Houve, de facto, a meio do ano razões para estar preocupado. Durante toda a primeira metade do ano a economia estava a afundar-se. Renasce apenas no segundo semestre. Como explicar o que aconteceu? Não é fácil. Podem ser várias as explicações, entre elas o turismo, a recuperação da economia externa, o reajustamento de algumas empresas exportadoras à crise em Angola e no Brasil e até a reconquista da confiança, por via da clarificação da política de um Governo inédito, em Portugal e na Europa, por ser apoiado pelo Partido Comunista e pelo Bloco de Esquerda.

O défice público de 2,1% do PIB, anunciado pelo ministro das Finanças, reflecte esse bom andamento da economia assim como a descida dos encargos com juros em 2016, o perdão fiscal (PERES) e um controlo apertado da despesa que incluiu o investimento. A margem com que este número fica dos 3%, que é o limite imposto por Bruxelas, cria condições para admitir que Portugal sairá do Procedimento por Défices Excessivos – dificilmente Bruxelas encontrará receitas extraordinárias da ordem dos 0,9% do PIB.

Nesta matéria de contas públicas, foi o Governo que mais se aproximou deste valor final, ultrapassando até as suas expectativas. A Comissão Europeia foi a que ficou mais afastada da realidade, tendo começado o ano de 2016 com uma previsão para o défice público de 3,4% (contra 2,2% do Governo e 2,8% da OCDE). A instabilidade de 2016 reflecte-se na sequência das previsões: o Governo também não acreditava, em Outubro, que conseguiria atingir o que previra em Fevereiro e altera a sua projecção para 2,4%. (valor inscrito no Orçamento do Estado para 2017). Acabou por ter uma agradável surpresa.

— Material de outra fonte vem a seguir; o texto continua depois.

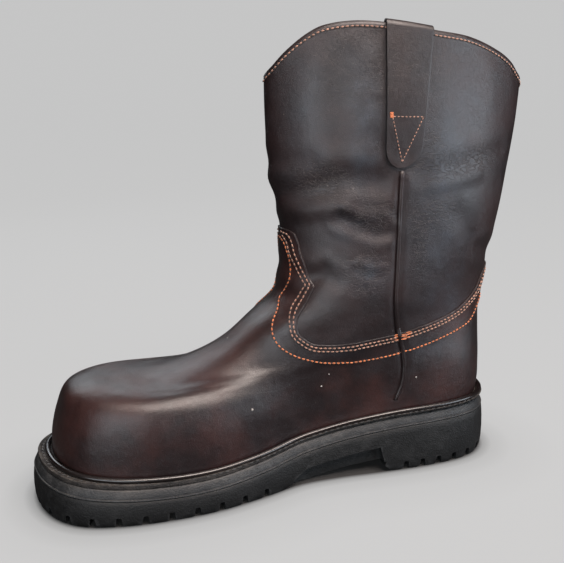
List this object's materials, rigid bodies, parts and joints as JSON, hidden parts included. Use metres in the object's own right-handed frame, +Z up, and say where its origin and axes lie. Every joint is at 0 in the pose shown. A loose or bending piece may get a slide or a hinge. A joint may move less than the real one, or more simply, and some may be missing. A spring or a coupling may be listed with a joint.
{
  "type": "work boot",
  "caption": "Pull-on leather work boot for the right foot: tall scalloped shaft, rounded safety toe, storm welt and a thick lugged rubber sole with a heel block",
  "frame": {"origin": "on the floor under the centre of the boot's bounding box", "axes": "+Z up, -X towards the toe, -Y towards the inner side of the foot"},
  "size_m": [0.3466, 0.121, 0.3027],
  "materials": {
    "sole_rubber": "matte moulded rubber, lightly scuffed",
    "midsole_rubber": "matte dark grey rubber band",
    "welt_rubber": "satin black strip with a glossy bead",
    "oiled_leather": "oiled dark oxblood brown leather with a soft grey sheen and creases",
    "insole_leather": "matte natural leather",
    "piping_leather": "satin dark brown leather cord"
  },
  "bodies": {
    "root": {"outsole": "sole_rubber", "midsole": "midsole_rubber", "welt": "welt_rubber", "upper": "oiled_leather", "insole": "insole_leather", "pull_strap_inner": "oiled_leather", "pull_strap_outer": "oiled_leather", "side_piping_inner": "piping_leather", "side_piping_outer": "piping_leather"}
  },
  "joints": []
}
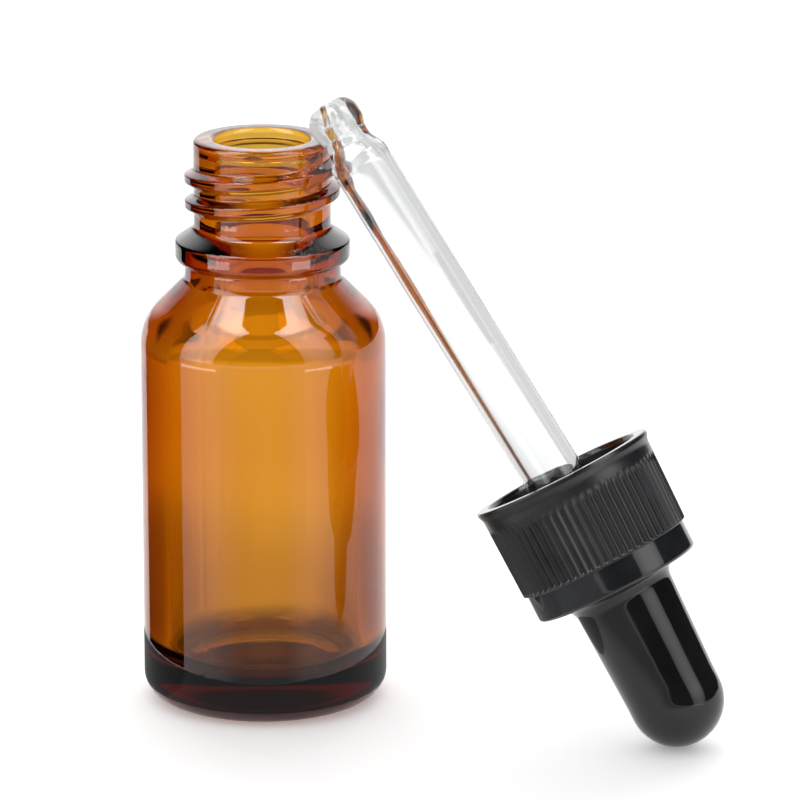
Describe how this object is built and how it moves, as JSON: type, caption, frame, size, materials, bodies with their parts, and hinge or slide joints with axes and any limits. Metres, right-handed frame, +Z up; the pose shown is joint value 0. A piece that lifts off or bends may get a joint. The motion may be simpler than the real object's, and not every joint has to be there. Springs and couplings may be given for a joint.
{
  "type": "dropper bottle",
  "caption": "Small round amber glass bottle with a screw finish, open, with its screw cap, rubber bulb and glass pipette leaning on the mouth.",
  "frame": {"origin": "centre of the bottle's base, on the floor it stands on", "axes": "+Z up along the bottle's axis, out of its mouth; the dropper leans in the XZ plane with its bulb on the floor at +X"},
  "size_m": [0.0713, 0.0286, 0.0726],
  "materials": {
    "amber_glass": "clear amber moulded glass, glossy",
    "black_plastic": "moulded polypropylene, satin ribs and a glossier step",
    "black_rubber": "smooth glossy rubber",
    "clear_glass": "clear drawn glass, fire polished"
  },
  "bodies": {
    "bottle": {"glass_bottle": "amber_glass"},
    "pipette": {"glass_pipette": "clear_glass"},
    "cap": {"screw_cap": "black_plastic"},
    "bulb": {"rubber_bulb": "black_rubber"}
  },
  "joints": [
    {"name": "dropper_lift_away", "type": "slide", "parent": "bottle", "child": "pipette", "axis": [0.8231, 0, 0.5678], "range_m": [0, 0.06]},
    {"name": "cap_turn", "type": "hinge", "parent": "pipette", "child": "cap", "pos_m": [0.04257, 0, 0.02136], "axis": [-0.4909, 0, 0.8712], "continuous": true},
    {"name": "bulb_squeeze", "type": "slide", "parent": "pipette", "child": "bulb", "axis": [-0.4909, 0, 0.8712], "range_m": [0, 0.005], "stiffness_N_per_m": 600, "deforming": ["rubber_bulb"]}
  ]
}
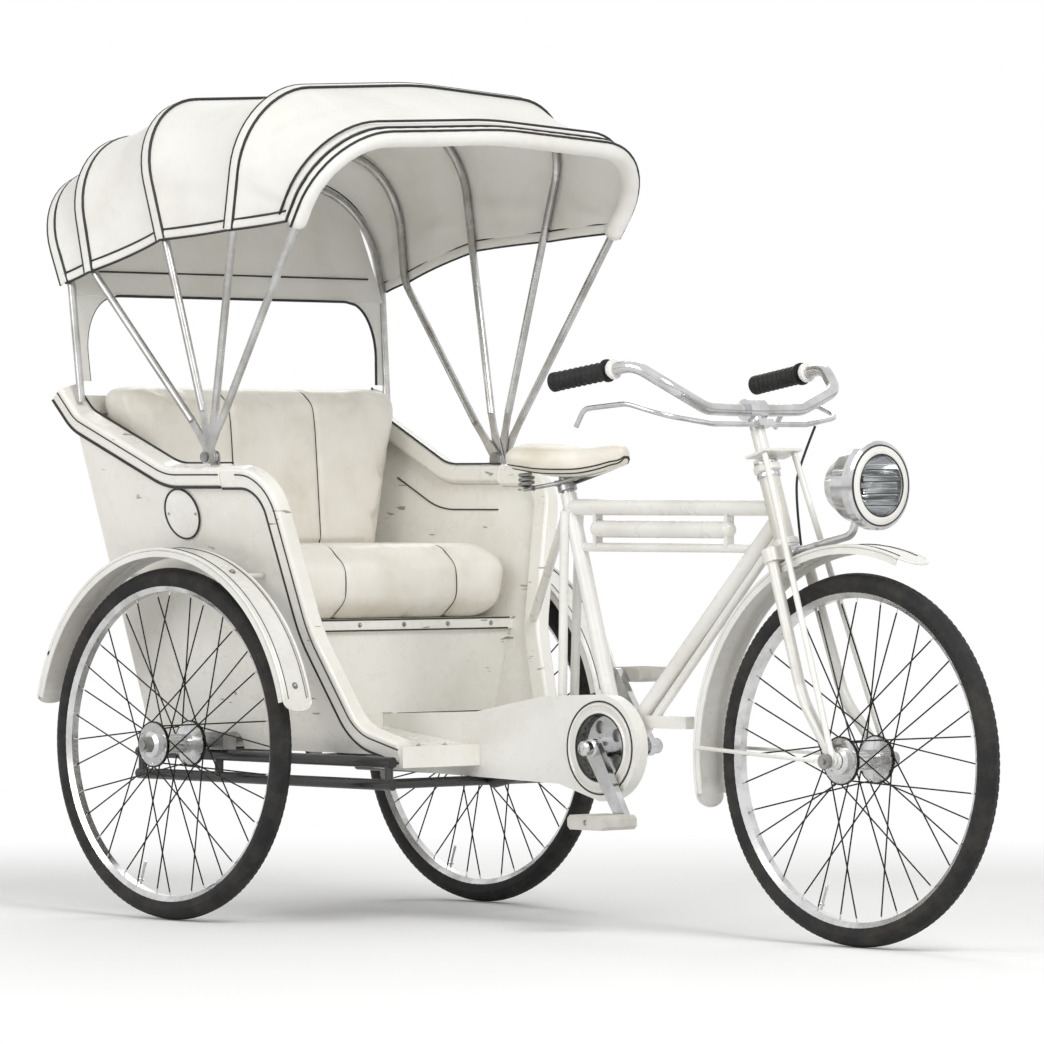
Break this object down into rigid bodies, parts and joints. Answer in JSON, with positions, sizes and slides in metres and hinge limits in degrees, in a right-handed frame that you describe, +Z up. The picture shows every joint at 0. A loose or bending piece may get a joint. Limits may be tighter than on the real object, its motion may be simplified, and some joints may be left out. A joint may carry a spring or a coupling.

Vencido o instável ano de 2016 na frente da economia, estamos longe de declarar vitória nesta guerra da crise que nos persegue desde 2010/2011. A frente de batalha que está a ser mais difícil de vencer é a da dívida e da estabilidade financeira em geral. Este crescimento ainda é insuficiente para vivermos 2017 com a confiança de que tudo vai correr bem. Esta é a terceira vez desde a crise que terminou em 2013 que a economia tenta reergue-se para depois se afundar de novo. E a frente política, com o caso CGD como exemplo, está também longe de se encontrar pacificada, com sintomas preocupantes de radicalização e crispação.